When Success Stops Feeling Like Enough — The Wisdom of Bhaja Govindam
You did the things you were supposed to do. The degree, the career, the milestones — perhaps even the applause. And yet, in a quiet moment, a question you cannot quite silence: is this it? Twelve centuries ago, Adi Shankara composed a hymn for precisely this moment.
The story told with Bhaja Govindam goes like this: Shankara, walking in Kashi, comes upon an elderly scholar drilling himself in the rules of grammar — polishing, at the end of his life, the same expertise he had polished all along. Something in the sight moved Shankara to sing. Not in mockery, but in tenderness: when the end draws near, the rules of grammar will not save you. Substitute your own grammar — the promotions, the metrics, the mastery you keep sharpening — and the verse lands squarely in the present day.
The honest accounting
Bhaja Govindam is startling because it refuses to flatter. It observes, verse after verse, what we quietly know: that wealth brings anxiety along with comfort; that the body ages no matter how carefully we maintain it; that the same cycle — striving, attaining, wanting again — repeats without end unless something interrupts it. One of its most famous lines simply names the wheel: again birth, again death, again lying in the womb — round and round, until we ask what the rounds are for.
This is not pessimism. It is an accounting. The hymn does not say your work is worthless; it says your work was never designed to carry the weight you are asking it to carry. The hollowness you feel is not a malfunction — it is accurate perception. Achievement was never going to be enough, because it was never meant to be the whole.
What the hymn actually asks
The refrain — bhaja govindam, turn toward the Divine — is often misheard as "renounce everything." But the deeper call is a reorientation, not an abandonment. Keep the work; release the expectation that the work will complete you. Let achievement be what it is — useful, sometimes joyful, honourable when done well — while the deeper hunger is brought to the only place that can feed it: the eternal, however you approach it — devotion, stillness, self-inquiry, service.
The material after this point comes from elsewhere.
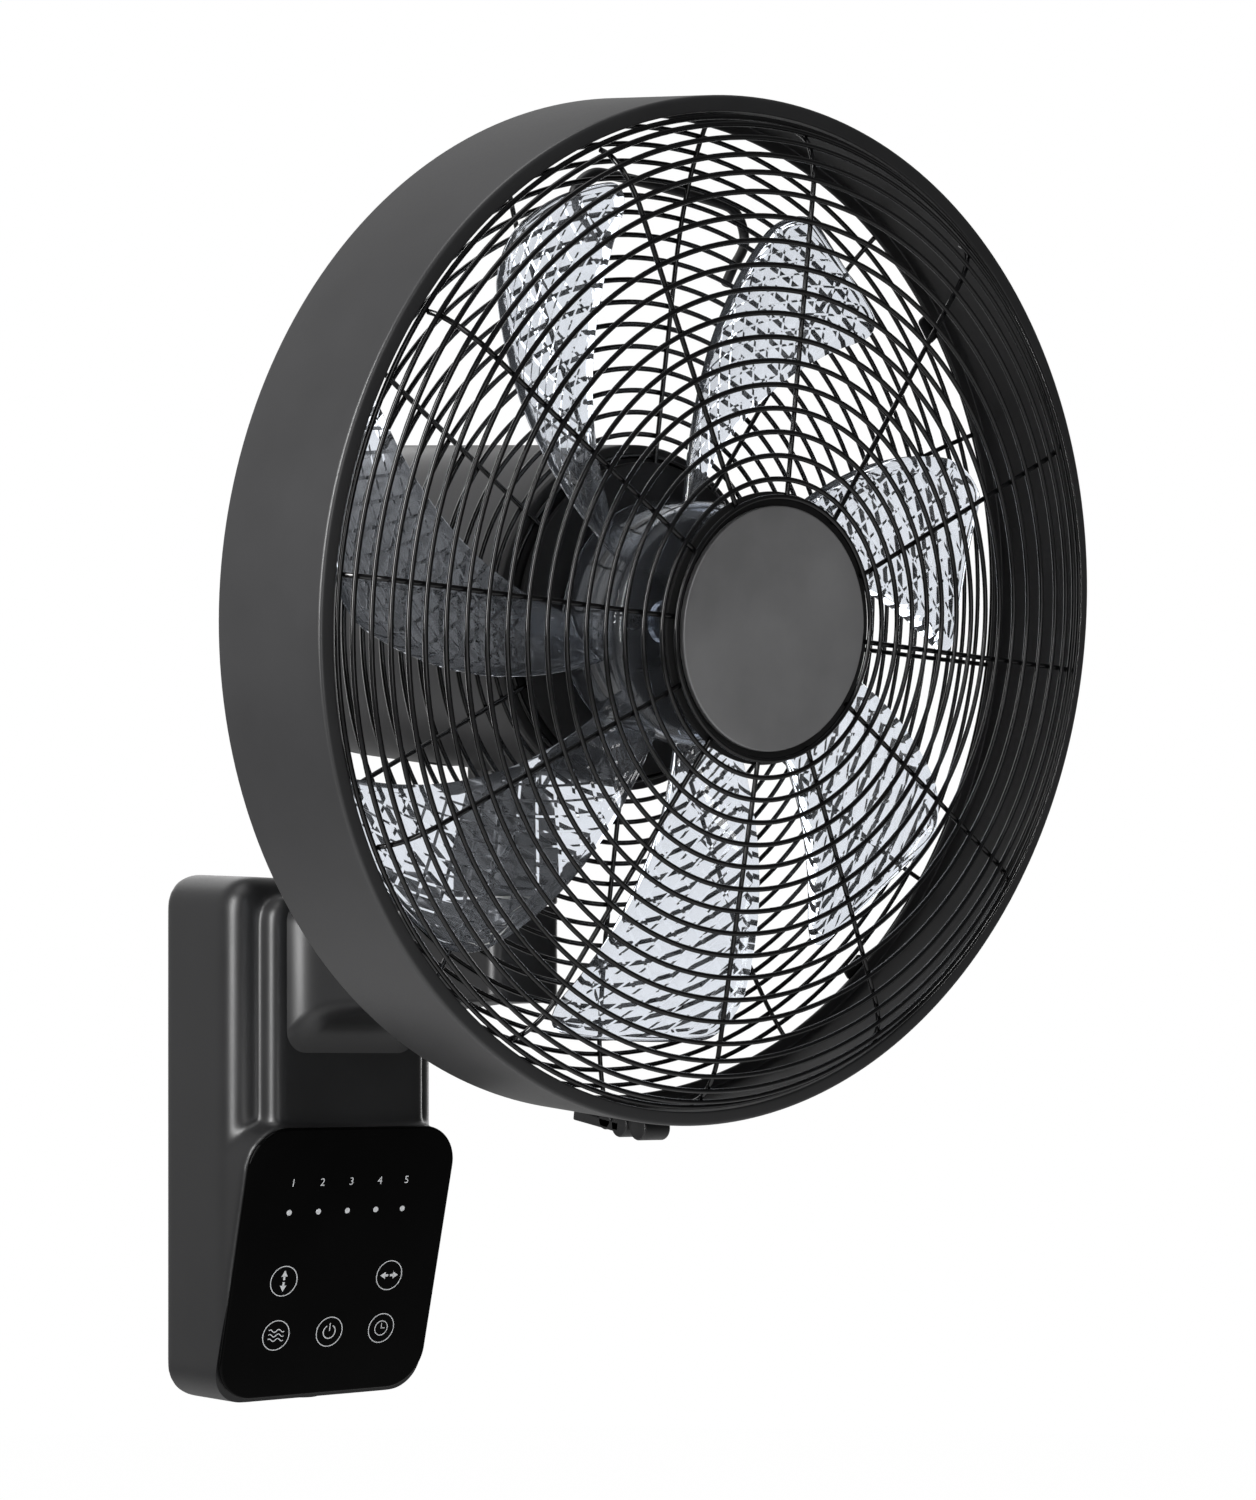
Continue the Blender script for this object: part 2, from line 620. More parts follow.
class FAN_OT_base(bpy.types.Operator):
    """Base shell with its raised pad, as one skin with soft inner corners"""

    bl_idname = "fan.base"
    bl_label = "Base shell"

    def execute(self, context):
        name = "base_body"
        piece = object_of(name, mesh_of(
            name, together(base_block(), pad_block(), panel_frame())))
        remesh = piece.modifiers.new("join", "REMESH")
        remesh.mode = "VOXEL"
        remesh.voxel_size = 1.3 * METRES
        smooth = piece.modifiers.new("soften", "SMOOTH")
        smooth.factor, smooth.iterations = 0.5, 36
        bake_modifiers(piece)
        bm = bmesh.new()
        bm.from_mesh(piece.data)
        normal = (PANEL.to_3x3() @ Vector((0, -1, 0))).normalized()
        seat = METRES * (PANEL @ Vector((0, PANEL_THICKNESS + CLEARANCE, 0)))
        for point, direction in ((seat, normal), (Vector((0, -0.0008, 0)), Vector((0, 1, 0)))):
            bmesh.ops.bisect_plane(
                bm, geom=bm.verts[:] + bm.edges[:] + bm.faces[:], plane_co=point,
                plane_no=direction, clear_outer=True)
            if direction is normal:
                edges = [e for e in bm.edges if e.is_boundary]
                bmesh.ops.holes_fill(bm, edges=edges, sides=0)
        bm.to_mesh(piece.data)
        bm.free()
        wall = piece.modifiers.new("wall", "SOLIDIFY")
        wall.thickness, wall.offset = BASE_WALL * METRES, -1
        bake_modifiers(piece)
        low = -BASE_HEIGHT / 2
        half = BASE_HOLE_SPAN / 2
        carve(piece, *[
            placed(lathe([(0, low - 1), (r, low - 1), (r, low + 8), (0, low + 8)], 32),
                   upright_at(-from_wall, x))
            for x, from_wall, r in ((-half, BASE_HOLE_FROM_WALL, BASE_HOLE_RADIUS),
                                    (half, BASE_HOLE_FROM_WALL, BASE_HOLE_RADIUS),
                                    (0, INLET_FROM_WALL, INLET_RADIUS))])
        finish_piece(piece, "satin_black_plastic", "wall_base", ("base_shell",), sharp_degrees=45)
        gland = lathe(soften([
            (3.8, low - 1.1), (8.5, low - 1.1), (8.5, low - 0.3), (5.7, low - 0.3),
            (5.7, low + 3.3), (7.5, low + 3.3), (7, low + 5.3), (3.8, low + 5.3),
        ], [0.3, 0.6, 0.2, 0, 0, 0.3, 0.3, 0.3], 4), 64)
        add_piece("inlet_grommet", placed(gland, upright_at(-INLET_FROM_WALL)), "black_rubber",
                  "wall_base", "inlet_gland")
        return {"FINISHED"}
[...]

Seen this way, the emptiness after success is not a crisis. It is an invitation arriving on schedule. Something in you has outgrown the game of accumulation and is asking for what is real. The tradition would say this moment is not the end of your striving but the beginning of its maturity.
A gentler question to carry
Instead of "what should I achieve next?" — the question that restarts the wheel — the hymn suggests something quieter: what is it, beneath all this, that I am actually seeking? Sit with that one honestly and the restlessness begins to make sense. Most of us were never chasing the title or the number; we were chasing the peace we imagined waiting behind them. Bhaja Govindam simply points out that the peace was never behind them — it is found by turning around.